■ YOUR TASK
Quote exactly, and only, the lines from the one with "make_base_shell()" down to the one with "for node in", both included.
╭──
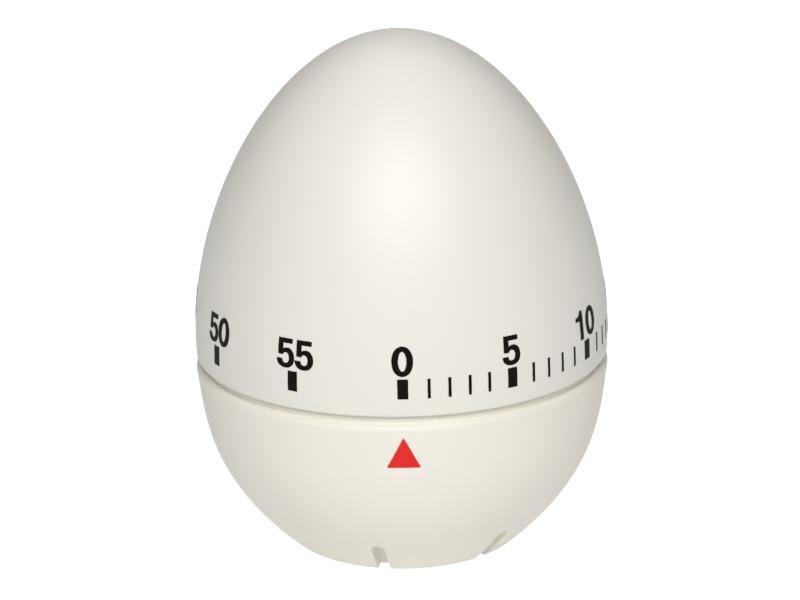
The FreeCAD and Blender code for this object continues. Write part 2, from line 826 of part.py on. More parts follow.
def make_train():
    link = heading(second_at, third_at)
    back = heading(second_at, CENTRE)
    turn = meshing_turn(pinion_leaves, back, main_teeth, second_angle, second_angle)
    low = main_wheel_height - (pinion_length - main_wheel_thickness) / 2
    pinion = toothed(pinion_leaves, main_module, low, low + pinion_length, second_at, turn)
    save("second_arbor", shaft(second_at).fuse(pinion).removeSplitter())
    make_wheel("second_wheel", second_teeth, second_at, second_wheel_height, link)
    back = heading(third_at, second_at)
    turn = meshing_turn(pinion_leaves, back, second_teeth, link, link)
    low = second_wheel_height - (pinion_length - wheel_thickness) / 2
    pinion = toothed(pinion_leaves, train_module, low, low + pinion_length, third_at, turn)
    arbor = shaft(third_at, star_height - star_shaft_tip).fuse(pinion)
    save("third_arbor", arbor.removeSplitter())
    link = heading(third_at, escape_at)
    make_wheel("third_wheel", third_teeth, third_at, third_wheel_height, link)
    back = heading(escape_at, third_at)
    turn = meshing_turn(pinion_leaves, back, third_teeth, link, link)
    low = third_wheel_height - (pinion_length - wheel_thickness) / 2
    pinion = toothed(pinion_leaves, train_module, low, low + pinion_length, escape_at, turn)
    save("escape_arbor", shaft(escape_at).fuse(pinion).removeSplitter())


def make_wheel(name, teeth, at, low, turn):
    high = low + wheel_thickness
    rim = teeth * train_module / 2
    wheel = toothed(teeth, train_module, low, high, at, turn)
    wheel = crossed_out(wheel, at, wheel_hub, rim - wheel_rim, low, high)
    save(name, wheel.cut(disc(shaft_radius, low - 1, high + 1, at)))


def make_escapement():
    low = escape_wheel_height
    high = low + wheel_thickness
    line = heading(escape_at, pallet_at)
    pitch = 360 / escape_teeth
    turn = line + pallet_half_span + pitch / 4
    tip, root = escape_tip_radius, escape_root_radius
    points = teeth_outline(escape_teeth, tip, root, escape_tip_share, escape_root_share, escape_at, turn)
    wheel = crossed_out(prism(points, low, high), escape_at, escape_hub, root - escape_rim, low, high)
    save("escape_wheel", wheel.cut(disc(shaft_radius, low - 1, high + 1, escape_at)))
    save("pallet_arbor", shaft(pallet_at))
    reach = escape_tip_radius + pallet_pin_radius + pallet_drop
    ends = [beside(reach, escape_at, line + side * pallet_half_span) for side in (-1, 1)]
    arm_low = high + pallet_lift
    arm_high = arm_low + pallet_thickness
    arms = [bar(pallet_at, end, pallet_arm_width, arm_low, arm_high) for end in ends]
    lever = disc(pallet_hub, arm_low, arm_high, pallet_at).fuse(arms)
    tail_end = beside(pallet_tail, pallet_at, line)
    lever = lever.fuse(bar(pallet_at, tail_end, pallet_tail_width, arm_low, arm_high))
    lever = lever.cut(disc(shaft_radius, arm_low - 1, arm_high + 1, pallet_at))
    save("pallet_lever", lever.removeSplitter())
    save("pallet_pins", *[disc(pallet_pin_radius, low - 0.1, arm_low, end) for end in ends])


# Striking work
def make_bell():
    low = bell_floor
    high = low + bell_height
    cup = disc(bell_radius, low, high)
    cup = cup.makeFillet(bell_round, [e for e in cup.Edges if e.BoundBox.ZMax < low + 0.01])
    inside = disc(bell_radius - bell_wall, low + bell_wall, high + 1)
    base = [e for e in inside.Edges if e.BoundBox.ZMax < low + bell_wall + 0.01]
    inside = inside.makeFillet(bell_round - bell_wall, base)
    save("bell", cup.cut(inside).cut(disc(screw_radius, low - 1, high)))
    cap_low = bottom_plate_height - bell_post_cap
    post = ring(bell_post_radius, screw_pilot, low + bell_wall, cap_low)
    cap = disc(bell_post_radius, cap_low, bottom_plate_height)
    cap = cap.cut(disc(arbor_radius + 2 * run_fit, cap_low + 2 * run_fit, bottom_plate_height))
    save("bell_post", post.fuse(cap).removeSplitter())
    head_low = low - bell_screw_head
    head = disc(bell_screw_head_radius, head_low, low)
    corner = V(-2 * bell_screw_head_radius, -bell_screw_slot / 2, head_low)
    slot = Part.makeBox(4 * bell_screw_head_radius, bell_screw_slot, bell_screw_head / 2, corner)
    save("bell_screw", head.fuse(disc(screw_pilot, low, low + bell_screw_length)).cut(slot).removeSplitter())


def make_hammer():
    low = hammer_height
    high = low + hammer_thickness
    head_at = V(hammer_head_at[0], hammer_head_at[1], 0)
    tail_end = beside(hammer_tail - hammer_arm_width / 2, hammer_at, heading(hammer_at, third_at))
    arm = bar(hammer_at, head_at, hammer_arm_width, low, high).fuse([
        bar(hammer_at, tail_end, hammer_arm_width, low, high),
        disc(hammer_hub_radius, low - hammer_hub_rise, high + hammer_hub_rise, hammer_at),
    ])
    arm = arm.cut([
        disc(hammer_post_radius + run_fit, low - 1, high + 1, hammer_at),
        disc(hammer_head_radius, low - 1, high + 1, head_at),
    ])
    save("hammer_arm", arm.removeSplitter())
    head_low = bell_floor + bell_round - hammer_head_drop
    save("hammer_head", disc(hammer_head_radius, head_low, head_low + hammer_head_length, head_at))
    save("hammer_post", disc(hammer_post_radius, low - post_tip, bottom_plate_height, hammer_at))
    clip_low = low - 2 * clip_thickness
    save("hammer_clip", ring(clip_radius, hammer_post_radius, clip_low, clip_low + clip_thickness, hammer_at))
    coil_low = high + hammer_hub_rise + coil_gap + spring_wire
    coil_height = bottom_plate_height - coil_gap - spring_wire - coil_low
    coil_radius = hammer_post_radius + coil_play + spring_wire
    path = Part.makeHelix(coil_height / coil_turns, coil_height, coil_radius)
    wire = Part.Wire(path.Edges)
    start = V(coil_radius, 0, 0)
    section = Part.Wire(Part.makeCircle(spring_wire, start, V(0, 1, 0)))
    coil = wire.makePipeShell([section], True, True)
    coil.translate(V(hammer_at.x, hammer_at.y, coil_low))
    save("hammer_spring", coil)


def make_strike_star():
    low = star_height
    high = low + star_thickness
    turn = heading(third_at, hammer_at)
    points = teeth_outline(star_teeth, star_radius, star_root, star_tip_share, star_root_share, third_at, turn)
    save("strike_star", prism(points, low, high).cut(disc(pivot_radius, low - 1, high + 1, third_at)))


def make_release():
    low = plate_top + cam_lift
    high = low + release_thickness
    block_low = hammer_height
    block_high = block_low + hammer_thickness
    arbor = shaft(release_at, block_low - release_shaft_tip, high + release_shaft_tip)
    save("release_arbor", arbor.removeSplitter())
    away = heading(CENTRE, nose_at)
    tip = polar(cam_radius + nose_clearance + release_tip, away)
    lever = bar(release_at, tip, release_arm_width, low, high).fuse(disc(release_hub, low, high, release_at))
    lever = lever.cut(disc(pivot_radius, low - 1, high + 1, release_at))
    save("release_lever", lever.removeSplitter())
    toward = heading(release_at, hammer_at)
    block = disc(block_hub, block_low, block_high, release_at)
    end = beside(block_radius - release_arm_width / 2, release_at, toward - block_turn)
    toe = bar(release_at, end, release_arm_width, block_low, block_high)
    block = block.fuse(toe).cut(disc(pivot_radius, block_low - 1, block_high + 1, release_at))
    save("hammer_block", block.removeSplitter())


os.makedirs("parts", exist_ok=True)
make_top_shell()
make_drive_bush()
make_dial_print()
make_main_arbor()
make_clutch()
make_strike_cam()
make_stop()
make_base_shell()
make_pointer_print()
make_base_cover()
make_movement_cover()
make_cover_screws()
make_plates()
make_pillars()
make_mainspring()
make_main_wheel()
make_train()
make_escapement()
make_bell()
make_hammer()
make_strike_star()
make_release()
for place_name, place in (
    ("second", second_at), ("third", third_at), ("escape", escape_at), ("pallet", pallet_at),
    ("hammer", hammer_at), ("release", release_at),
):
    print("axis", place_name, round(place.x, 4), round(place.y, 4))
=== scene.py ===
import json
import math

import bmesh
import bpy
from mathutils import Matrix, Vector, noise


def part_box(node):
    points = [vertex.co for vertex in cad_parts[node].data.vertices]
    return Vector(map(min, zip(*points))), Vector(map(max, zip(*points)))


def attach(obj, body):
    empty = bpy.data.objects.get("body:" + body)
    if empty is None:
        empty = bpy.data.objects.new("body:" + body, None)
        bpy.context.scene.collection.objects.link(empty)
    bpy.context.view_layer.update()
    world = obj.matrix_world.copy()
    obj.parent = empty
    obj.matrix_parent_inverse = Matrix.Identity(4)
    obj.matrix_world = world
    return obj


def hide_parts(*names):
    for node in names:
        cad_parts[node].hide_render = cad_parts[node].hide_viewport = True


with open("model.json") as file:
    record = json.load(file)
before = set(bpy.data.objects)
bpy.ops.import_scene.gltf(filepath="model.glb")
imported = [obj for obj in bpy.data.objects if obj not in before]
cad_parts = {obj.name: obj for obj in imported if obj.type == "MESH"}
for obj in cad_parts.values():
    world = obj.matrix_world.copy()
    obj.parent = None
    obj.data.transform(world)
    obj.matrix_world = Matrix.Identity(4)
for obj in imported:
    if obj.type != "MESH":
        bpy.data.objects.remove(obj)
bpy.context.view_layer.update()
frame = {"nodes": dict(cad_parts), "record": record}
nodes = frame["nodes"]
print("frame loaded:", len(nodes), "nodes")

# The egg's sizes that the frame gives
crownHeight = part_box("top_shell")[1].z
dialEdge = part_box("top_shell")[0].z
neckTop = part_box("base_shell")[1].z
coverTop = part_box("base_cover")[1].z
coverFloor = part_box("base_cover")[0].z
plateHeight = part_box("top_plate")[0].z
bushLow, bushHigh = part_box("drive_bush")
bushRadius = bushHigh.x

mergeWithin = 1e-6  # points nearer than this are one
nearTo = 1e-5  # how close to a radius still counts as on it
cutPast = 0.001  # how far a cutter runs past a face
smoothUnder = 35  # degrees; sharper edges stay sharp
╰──
■ SOLUTION
make_base_shell()
make_pointer_print()
make_base_cover()
make_movement_cover()
make_cover_screws()
make_plates()
make_pillars()
make_mainspring()
make_main_wheel()
make_train()
make_escapement()
make_bell()
make_hammer()
make_strike_star()
make_release()
for place_name, place in (
    ("second", second_at), ("third", third_at), ("escape", escape_at), ("pallet", pallet_at),
    ("hammer", hammer_at), ("release", release_at),
):
    print("axis", place_name, round(place.x, 4), round(place.y, 4))
=== scene.py ===
import json
import math

import bmesh
import bpy
from mathutils import Matrix, Vector, noise


def part_box(node):
    points = [vertex.co for vertex in cad_parts[node].data.vertices]
    return Vector(map(min, zip(*points))), Vector(map(max, zip(*points)))


def attach(obj, body):
    empty = bpy.data.objects.get("body:" + body)
    if empty is None:
        empty = bpy.data.objects.new("body:" + body, None)
        bpy.context.scene.collection.objects.link(empty)
    bpy.context.view_layer.update()
    world = obj.matrix_world.copy()
    obj.parent = empty
    obj.matrix_parent_inverse = Matrix.Identity(4)
    obj.matrix_world = world
    return obj


def hide_parts(*names):
    for node in names:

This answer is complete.